INSTRUCTION:
Restate word for word the lines beginning at the one that contains "let soil = soilSolid();" and ending at the one that contains "obj.parent = empty"; include both and nothing else.

DATASET ENTRIES:
━━━━━━━━━━━━━━━━━━━━━━━━━━━━━━
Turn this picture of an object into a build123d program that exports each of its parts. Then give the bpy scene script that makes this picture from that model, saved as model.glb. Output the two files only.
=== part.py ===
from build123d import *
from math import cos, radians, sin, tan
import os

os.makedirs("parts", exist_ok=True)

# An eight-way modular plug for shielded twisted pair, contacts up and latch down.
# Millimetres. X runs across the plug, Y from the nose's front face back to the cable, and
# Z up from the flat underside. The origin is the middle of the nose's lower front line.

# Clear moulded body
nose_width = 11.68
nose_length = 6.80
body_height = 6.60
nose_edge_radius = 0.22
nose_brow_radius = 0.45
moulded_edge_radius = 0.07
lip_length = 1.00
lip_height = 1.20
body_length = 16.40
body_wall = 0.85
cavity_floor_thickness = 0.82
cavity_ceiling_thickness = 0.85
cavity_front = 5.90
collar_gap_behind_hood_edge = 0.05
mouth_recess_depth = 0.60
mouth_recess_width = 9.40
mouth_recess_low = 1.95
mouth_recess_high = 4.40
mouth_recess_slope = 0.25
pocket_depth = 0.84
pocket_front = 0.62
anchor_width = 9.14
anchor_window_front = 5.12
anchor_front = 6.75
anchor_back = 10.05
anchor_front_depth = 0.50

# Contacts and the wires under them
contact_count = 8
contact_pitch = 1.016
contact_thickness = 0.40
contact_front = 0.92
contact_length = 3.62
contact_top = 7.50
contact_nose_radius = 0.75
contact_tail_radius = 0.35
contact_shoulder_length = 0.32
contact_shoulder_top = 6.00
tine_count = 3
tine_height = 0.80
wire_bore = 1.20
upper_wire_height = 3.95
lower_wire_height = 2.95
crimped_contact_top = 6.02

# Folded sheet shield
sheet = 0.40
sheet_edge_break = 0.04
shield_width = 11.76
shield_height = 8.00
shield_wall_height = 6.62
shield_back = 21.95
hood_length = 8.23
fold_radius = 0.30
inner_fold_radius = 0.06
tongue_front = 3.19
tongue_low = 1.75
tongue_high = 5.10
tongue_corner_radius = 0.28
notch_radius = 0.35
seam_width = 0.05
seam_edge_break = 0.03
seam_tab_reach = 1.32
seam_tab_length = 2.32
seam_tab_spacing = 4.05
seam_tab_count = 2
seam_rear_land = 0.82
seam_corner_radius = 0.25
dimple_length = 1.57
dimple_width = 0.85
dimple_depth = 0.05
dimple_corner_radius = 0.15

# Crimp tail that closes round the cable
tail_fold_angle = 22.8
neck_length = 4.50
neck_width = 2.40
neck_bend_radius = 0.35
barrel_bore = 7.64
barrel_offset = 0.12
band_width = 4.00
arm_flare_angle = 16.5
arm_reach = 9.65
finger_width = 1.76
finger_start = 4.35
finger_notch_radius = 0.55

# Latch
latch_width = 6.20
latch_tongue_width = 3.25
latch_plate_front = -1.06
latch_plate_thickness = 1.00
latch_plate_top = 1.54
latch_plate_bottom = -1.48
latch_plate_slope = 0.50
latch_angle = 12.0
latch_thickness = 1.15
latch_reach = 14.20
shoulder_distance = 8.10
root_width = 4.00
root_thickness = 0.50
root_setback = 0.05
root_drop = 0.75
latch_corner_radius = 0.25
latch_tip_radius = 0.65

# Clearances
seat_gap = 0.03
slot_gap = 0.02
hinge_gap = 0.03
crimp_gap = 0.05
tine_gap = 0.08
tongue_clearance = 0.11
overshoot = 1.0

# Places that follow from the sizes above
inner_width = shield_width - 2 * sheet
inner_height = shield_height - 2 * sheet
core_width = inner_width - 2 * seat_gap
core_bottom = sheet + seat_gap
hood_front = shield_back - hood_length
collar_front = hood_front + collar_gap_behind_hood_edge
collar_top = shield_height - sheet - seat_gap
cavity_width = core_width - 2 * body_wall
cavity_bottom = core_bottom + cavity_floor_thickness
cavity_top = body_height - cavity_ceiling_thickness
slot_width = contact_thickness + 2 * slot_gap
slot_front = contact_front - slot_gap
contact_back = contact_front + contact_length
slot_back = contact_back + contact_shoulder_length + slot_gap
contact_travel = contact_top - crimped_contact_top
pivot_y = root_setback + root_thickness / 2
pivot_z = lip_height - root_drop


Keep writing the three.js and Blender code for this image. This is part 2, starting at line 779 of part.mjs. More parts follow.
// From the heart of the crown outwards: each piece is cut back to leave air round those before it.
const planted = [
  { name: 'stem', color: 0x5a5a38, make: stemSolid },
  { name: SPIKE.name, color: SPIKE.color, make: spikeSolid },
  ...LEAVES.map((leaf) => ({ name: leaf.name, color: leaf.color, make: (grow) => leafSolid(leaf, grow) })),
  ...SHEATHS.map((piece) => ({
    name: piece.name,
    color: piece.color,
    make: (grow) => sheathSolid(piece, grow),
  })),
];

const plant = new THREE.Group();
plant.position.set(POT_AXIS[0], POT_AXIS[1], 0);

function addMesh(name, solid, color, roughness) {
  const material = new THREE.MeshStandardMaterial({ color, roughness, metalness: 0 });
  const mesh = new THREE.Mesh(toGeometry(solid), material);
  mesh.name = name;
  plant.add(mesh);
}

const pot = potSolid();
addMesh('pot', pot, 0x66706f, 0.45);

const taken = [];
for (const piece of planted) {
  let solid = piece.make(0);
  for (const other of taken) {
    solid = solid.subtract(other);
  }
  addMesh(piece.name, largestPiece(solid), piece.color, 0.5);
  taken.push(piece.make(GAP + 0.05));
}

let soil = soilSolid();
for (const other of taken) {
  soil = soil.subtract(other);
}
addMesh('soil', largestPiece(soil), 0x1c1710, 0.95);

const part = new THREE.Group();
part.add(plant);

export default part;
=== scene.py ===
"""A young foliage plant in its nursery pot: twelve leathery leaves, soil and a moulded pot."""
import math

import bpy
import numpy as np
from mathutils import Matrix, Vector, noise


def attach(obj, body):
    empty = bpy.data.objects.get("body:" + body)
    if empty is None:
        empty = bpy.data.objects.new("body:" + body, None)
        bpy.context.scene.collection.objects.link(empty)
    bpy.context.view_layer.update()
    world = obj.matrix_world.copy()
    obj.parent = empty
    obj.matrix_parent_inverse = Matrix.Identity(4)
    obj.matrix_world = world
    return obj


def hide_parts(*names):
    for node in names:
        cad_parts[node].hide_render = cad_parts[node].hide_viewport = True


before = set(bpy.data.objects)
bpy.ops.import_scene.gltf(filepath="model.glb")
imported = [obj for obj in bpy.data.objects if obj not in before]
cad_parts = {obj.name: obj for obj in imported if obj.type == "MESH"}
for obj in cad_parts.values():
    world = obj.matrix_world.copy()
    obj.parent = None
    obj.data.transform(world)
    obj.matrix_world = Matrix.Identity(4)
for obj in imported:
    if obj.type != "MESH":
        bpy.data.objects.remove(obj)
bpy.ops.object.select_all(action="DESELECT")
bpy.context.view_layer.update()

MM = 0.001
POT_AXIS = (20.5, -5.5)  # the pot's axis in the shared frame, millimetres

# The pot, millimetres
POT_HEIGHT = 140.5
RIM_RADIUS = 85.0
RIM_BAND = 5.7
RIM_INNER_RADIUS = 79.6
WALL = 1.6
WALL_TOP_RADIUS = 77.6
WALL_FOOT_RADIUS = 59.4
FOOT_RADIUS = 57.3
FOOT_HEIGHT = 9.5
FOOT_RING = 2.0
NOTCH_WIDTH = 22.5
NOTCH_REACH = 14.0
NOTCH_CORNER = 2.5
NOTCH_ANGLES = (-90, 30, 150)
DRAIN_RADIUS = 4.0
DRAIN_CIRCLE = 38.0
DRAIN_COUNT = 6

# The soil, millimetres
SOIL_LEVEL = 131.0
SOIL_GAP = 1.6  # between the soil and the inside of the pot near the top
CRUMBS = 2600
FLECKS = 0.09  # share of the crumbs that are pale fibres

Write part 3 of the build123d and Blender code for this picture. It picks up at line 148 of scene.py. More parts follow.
━━━━━━━━━━━━━━━━━━━━━━━━━━━━━━
THE OUTPUT:
let soil = soilSolid();
for (const other of taken) {
  soil = soil.subtract(other);
}
addMesh('soil', largestPiece(soil), 0x1c1710, 0.95);

const part = new THREE.Group();
part.add(plant);

export default part;
=== scene.py ===
"""A young foliage plant in its nursery pot: twelve leathery leaves, soil and a moulded pot."""
import math

import bpy
import numpy as np
from mathutils import Matrix, Vector, noise


def attach(obj, body):
    empty = bpy.data.objects.get("body:" + body)
    if empty is None:
        empty = bpy.data.objects.new("body:" + body, None)
        bpy.context.scene.collection.objects.link(empty)
    bpy.context.view_layer.update()
    world = obj.matrix_world.copy()
    obj.parent = empty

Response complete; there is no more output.